What you should do: Go through the records underneath and write each one out again exactly.

========================================

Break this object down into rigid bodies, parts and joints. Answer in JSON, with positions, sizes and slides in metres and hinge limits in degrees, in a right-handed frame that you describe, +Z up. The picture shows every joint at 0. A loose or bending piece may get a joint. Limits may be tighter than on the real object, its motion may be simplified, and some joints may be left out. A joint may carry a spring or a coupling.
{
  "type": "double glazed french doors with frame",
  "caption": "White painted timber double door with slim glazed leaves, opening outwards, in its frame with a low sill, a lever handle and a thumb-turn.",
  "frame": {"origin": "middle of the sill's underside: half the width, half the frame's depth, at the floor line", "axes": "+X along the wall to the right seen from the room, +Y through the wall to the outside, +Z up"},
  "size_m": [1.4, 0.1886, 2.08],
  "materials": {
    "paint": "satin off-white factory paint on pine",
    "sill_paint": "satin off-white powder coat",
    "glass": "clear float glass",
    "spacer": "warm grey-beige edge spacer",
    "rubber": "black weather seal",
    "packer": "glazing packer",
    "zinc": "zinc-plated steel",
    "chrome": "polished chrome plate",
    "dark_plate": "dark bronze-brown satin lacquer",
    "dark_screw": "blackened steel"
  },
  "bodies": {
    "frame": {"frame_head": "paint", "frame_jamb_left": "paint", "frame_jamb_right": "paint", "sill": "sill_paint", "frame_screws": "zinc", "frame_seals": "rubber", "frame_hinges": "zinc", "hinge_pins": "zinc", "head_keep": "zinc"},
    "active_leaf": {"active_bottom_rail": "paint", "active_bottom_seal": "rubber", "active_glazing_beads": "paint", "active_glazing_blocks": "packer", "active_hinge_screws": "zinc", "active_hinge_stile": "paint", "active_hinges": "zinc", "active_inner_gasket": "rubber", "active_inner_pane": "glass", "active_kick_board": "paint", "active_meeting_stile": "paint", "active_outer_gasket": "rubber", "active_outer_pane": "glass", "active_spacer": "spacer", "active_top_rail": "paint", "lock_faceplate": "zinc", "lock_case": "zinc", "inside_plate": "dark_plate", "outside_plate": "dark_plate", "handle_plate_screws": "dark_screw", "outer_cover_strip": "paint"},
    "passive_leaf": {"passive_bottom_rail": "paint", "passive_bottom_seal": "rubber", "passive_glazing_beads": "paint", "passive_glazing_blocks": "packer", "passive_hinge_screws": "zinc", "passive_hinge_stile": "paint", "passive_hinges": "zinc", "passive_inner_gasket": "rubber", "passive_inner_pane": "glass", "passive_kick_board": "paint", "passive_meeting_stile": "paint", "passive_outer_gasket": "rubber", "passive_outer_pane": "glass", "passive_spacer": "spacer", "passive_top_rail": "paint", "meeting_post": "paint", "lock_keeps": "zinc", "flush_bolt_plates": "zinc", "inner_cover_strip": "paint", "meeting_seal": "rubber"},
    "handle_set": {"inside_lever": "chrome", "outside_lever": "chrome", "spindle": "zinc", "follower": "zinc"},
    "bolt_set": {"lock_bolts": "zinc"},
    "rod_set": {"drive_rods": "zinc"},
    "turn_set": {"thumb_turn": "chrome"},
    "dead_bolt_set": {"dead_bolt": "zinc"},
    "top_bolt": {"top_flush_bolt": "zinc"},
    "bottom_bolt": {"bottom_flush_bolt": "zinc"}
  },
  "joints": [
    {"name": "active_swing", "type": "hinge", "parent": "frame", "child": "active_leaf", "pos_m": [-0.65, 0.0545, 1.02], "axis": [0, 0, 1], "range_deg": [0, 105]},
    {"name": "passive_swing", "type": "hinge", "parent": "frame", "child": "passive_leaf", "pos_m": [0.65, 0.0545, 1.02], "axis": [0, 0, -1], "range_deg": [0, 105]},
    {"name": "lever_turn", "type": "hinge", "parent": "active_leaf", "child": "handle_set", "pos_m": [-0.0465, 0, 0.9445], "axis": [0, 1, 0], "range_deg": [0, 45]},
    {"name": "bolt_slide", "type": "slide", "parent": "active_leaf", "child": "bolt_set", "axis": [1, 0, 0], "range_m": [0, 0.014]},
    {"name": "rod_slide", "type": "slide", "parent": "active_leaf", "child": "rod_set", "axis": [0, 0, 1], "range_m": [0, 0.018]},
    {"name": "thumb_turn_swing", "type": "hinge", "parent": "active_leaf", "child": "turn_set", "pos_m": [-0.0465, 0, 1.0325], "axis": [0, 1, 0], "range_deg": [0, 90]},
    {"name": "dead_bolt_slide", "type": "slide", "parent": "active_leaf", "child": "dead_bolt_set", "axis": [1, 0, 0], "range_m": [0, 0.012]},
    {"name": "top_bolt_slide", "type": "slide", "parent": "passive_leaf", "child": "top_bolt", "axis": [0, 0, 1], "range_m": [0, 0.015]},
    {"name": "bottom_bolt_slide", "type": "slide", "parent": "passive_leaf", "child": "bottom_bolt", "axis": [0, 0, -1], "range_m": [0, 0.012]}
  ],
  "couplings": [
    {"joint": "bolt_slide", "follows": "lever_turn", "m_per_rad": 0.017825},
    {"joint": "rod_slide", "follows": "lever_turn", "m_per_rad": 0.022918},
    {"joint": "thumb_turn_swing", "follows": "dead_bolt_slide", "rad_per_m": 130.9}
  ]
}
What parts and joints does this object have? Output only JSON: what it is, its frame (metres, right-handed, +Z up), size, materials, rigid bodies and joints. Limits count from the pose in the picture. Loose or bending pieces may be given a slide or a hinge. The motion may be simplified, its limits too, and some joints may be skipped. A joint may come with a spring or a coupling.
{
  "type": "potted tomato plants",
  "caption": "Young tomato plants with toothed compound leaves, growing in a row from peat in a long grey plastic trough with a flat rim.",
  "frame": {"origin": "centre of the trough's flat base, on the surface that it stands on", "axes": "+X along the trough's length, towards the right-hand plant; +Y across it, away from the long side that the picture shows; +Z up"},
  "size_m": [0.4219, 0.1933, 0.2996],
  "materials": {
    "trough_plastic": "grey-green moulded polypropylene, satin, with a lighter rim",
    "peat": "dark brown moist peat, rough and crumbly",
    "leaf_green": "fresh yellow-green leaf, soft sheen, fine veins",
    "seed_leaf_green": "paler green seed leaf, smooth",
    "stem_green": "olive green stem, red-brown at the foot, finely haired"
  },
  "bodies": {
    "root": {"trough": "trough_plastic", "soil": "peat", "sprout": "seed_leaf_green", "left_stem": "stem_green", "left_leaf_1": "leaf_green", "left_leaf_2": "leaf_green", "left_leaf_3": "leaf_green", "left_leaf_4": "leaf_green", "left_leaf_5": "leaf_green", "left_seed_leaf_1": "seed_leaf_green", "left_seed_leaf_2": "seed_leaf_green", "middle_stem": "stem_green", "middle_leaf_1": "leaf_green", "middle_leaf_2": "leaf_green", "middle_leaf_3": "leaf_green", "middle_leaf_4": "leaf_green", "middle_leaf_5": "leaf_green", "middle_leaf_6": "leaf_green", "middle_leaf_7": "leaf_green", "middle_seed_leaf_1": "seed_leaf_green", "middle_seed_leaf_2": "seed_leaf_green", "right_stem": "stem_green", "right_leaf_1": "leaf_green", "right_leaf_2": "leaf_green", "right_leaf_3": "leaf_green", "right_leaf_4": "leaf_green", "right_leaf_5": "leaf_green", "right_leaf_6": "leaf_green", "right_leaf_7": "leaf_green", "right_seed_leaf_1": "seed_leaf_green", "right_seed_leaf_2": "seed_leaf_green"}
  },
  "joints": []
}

========================================

Exercise output:
Break this object down into rigid bodies, parts and joints. Answer in JSON, with positions, sizes and slides in metres and hinge limits in degrees, in a right-handed frame that you describe, +Z up. The picture shows every joint at 0. A loose or bending piece may get a joint. Limits may be tighter than on the real object, its motion may be simplified, and some joints may be left out. A joint may carry a spring or a coupling.
{
  "type": "double glazed french doors with frame",
  "caption": "White painted timber double door with slim glazed leaves, opening outwards, in its frame with a low sill, a lever handle and a thumb-turn.",
  "frame": {"origin": "middle of the sill's underside: half the width, half the frame's depth, at the floor line", "axes": "+X along the wall to the right seen from the room, +Y through the wall to the outside, +Z up"},
  "size_m": [1.4, 0.1886, 2.08],
  "materials": {
    "paint": "satin off-white factory paint on pine",
    "sill_paint": "satin off-white powder coat",
    "glass": "clear float glass",
    "spacer": "warm grey-beige edge spacer",
    "rubber": "black weather seal",
    "packer": "glazing packer",
    "zinc": "zinc-plated steel",
    "chrome": "polished chrome plate",
    "dark_plate": "dark bronze-brown satin lacquer",
    "dark_screw": "blackened steel"
  },
  "bodies": {
    "frame": {"frame_head": "paint", "frame_jamb_left": "paint", "frame_jamb_right": "paint", "sill": "sill_paint", "frame_screws": "zinc", "frame_seals": "rubber", "frame_hinges": "zinc", "hinge_pins": "zinc", "head_keep": "zinc"},
    "active_leaf": {"active_bottom_rail": "paint", "active_bottom_seal": "rubber", "active_glazing_beads": "paint", "active_glazing_blocks": "packer", "active_hinge_screws": "zinc", "active_hinge_stile": "paint", "active_hinges": "zinc", "active_inner_gasket": "rubber", "active_inner_pane": "glass", "active_kick_board": "paint", "active_meeting_stile": "paint", "active_outer_gasket": "rubber", "active_outer_pane": "glass", "active_spacer": "spacer", "active_top_rail": "paint", "lock_faceplate": "zinc", "lock_case": "zinc", "inside_plate": "dark_plate", "outside_plate": "dark_plate", "handle_plate_screws": "dark_screw", "outer_cover_strip": "paint"},
    "passive_leaf": {"passive_bottom_rail": "paint", "passive_bottom_seal": "rubber", "passive_glazing_beads": "paint", "passive_glazing_blocks": "packer", "passive_hinge_screws": "zinc", "passive_hinge_stile": "paint", "passive_hinges": "zinc", "passive_inner_gasket": "rubber", "passive_inner_pane": "glass", "passive_kick_board": "paint", "passive_meeting_stile": "paint", "passive_outer_gasket": "rubber", "passive_outer_pane": "glass", "passive_spacer": "spacer", "passive_top_rail": "paint", "meeting_post": "paint", "lock_keeps": "zinc", "flush_bolt_plates": "zinc", "inner_cover_strip": "paint", "meeting_seal": "rubber"},
    "handle_set": {"inside_lever": "chrome", "outside_lever": "chrome", "spindle": "zinc", "follower": "zinc"},
    "bolt_set": {"lock_bolts": "zinc"},
    "rod_set": {"drive_rods": "zinc"},
    "turn_set": {"thumb_turn": "chrome"},
    "dead_bolt_set": {"dead_bolt": "zinc"},
    "top_bolt": {"top_flush_bolt": "zinc"},
    "bottom_bolt": {"bottom_flush_bolt": "zinc"}
  },
  "joints": [
    {"name": "active_swing", "type": "hinge", "parent": "frame", "child": "active_leaf", "pos_m": [-0.65, 0.0545, 1.02], "axis": [0, 0, 1], "range_deg": [0, 105]},
    {"name": "passive_swing", "type": "hinge", "parent": "frame", "child": "passive_leaf", "pos_m": [0.65, 0.0545, 1.02], "axis": [0, 0, -1], "range_deg": [0, 105]},
    {"name": "lever_turn", "type": "hinge", "parent": "active_leaf", "child": "handle_set", "pos_m": [-0.0465, 0, 0.9445], "axis": [0, 1, 0], "range_deg": [0, 45]},
    {"name": "bolt_slide", "type": "slide", "parent": "active_leaf", "child": "bolt_set", "axis": [1, 0, 0], "range_m": [0, 0.014]},
    {"name": "rod_slide", "type": "slide", "parent": "active_leaf", "child": "rod_set", "axis": [0, 0, 1], "range_m": [0, 0.018]},
    {"name": "thumb_turn_swing", "type": "hinge", "parent": "active_leaf", "child": "turn_set", "pos_m": [-0.0465, 0, 1.0325], "axis": [0, 1, 0], "range_deg": [0, 90]},
    {"name": "dead_bolt_slide", "type": "slide", "parent": "active_leaf", "child": "dead_bolt_set", "axis": [1, 0, 0], "range_m": [0, 0.012]},
    {"name": "top_bolt_slide", "type": "slide", "parent": "passive_leaf", "child": "top_bolt", "axis": [0, 0, 1], "range_m": [0, 0.015]},
    {"name": "bottom_bolt_slide", "type": "slide", "parent": "passive_leaf", "child": "bottom_bolt", "axis": [0, 0, -1], "range_m": [0, 0.012]}
  ],
  "couplings": [
    {"joint": "bolt_slide", "follows": "lever_turn", "m_per_rad": 0.017825},
    {"joint": "rod_slide", "follows": "lever_turn", "m_per_rad": 0.022918},
    {"joint": "thumb_turn_swing", "follows": "dead_bolt_slide", "rad_per_m": 130.9}
  ]
}
What parts and joints does this object have? Output only JSON: what it is, its frame (metres, right-handed, +Z up), size, materials, rigid bodies and joints. Limits count from the pose in the picture. Loose or bending pieces may be given a slide or a hinge. The motion may be simplified, its limits too, and some joints may be skipped. A joint may come with a spring or a coupling.
{
  "type": "potted tomato plants",
  "caption": "Young tomato plants with toothed compound leaves, growing in a row from peat in a long grey plastic trough with a flat rim.",
  "frame": {"origin": "centre of the trough's flat base, on the surface that it stands on", "axes": "+X along the trough's length, towards the right-hand plant; +Y across it, away from the long side that the picture shows; +Z up"},
  "size_m": [0.4219, 0.1933, 0.2996],
  "materials": {
    "trough_plastic": "grey-green moulded polypropylene, satin, with a lighter rim",
    "peat": "dark brown moist peat, rough and crumbly",
    "leaf_green": "fresh yellow-green leaf, soft sheen, fine veins",
    "seed_leaf_green": "paler green seed leaf, smooth",
    "stem_green": "olive green stem, red-brown at the foot, finely haired"
  },
  "bodies": {
    "root": {"trough": "trough_plastic", "soil": "peat", "sprout": "seed_leaf_green", "left_stem": "stem_green", "left_leaf_1": "leaf_green", "left_leaf_2": "leaf_green", "left_leaf_3": "leaf_green", "left_leaf_4": "leaf_green", "left_leaf_5": "leaf_green", "left_seed_leaf_1": "seed_leaf_green", "left_seed_leaf_2": "seed_leaf_green", "middle_stem": "stem_green", "middle_leaf_1": "leaf_green", "middle_leaf_2": "leaf_green", "middle_leaf_3": "leaf_green", "middle_leaf_4": "leaf_green", "middle_leaf_5": "leaf_green", "middle_leaf_6": "leaf_green", "middle_leaf_7": "leaf_green", "middle_seed_leaf_1": "seed_leaf_green", "middle_seed_leaf_2": "seed_leaf_green", "right_stem": "stem_green", "right_leaf_1": "leaf_green", "right_leaf_2": "leaf_green", "right_leaf_3": "leaf_green", "right_leaf_4": "leaf_green", "right_leaf_5": "leaf_green", "right_leaf_6": "leaf_green", "right_leaf_7": "leaf_green", "right_seed_leaf_1": "seed_leaf_green", "right_seed_leaf_2": "seed_leaf_green"}
  },
  "joints": []
}